É usado hoje principalmente na agua de quinina, na agua tônica e na produção de quinidina, um antiarrítmico.
O hábito inglês de tomar quinina como preocupação profilática contra a malária resultou do hábito de misturá-lo ao gim, criando-se um dos meus drinks preferidos – gim-tônica.
O quinina é um derivado da molécula de quinoleína.
Amplas pesquisas sobre drogas antimaláricas durante a Segunda Guerra Mundial resultaram no derivado 4-aminoquinoleina, hoje conhecido como cloroquina. Por mais de quarenta anos foi um antimalárico seguro e eficaz. Infelizmente cepas resistentes difundiram-se, rapidamente, nas últimas décadas e compostos como fansidar e mefloquina são os fármacos hoje utilizados.
A utilização da cloroquina na reumatologia tem como primeira comunicação a palestra de Payne, médico do St Thomas Hospital de Londres, em uma conferência de pós-graduação, em 1894. Ele discorreu sobre os possíveis benefícios do quinino em pacientes com lúpus eritematoso.
Entretanto, um artigo publicado por Page em 1951, na prestigiada revista Lancet parece ser o iniciador de uma longa e positiva história da utilização dos antimaláricos nas doenças reumatológicas. O artigo descreve resultados favoráveis da utilização de quinacrine em pacientes com lúpus, com bons resultado nas lesões cutâneas e, também, em dois pacientes que tinham “associação” com artrite reumatoide.
A partir daí, com a síntese da cloroquina, do difosfato de cloroquina e com o sulfato de hidroxicloroquina, sua utilização foi amplamente aprovada, através de estudos bem delineados com metodologia adequada, principalmente em pacientes com lúpus e artrite reumatoide.

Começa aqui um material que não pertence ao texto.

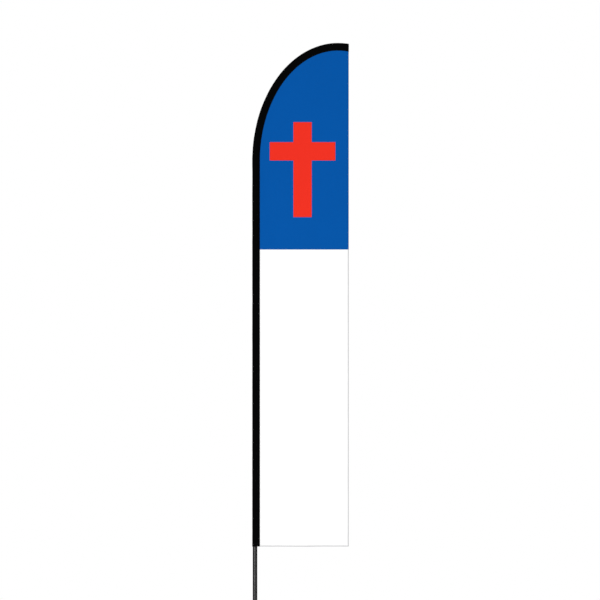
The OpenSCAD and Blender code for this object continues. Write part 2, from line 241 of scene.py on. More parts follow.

Todos nós reumatologistas nascidos no século passado temos ampla experiência com a utilização dos antimaláricos.
Jamais poderíamos imaginar que a lendária cloroquina, derivada do quinino, viria a se tornar a mais famosa controvérsia durante uma pandemia que vem ocorrendo na segunda década do século XXI, com apaixonados debates sobre sua eficácia contra um novel vírus, com alta taxa de contagiosidade e crescente mortalidade.
Nem seria possível imaginar que, em determinado país, o gigante sul americano, surgisse um obtuso e inconsequente defensor da lendária cloroquina. O grande problema é que a imensa população desse populoso país, em virtude da mortalidade do referido vírus, foi reduzindo perigosamente, colocando em risco o futuro da gigante e respeitada nação.
O futuro se transformou em verdadeira incógnita, até para as ciganas de plantão, quando convocadas pelo defensor da lendária e querida cloroquina.
José Marques Filho
Reumatologista
Membro da Academia Brasileira de reumatologia
REFERÊNCIAS
Couteur P, Burreson J. Os botões de Napoleão. Rio de Janeiro: Zahar. 2006.
Payne JF. A post-graduate lecture on lúpus erythematosus. Clin J IV:223, 1894.
Page F. Treatment of lupus erythematosus with mepacrine. Lancet 2:231, 1951.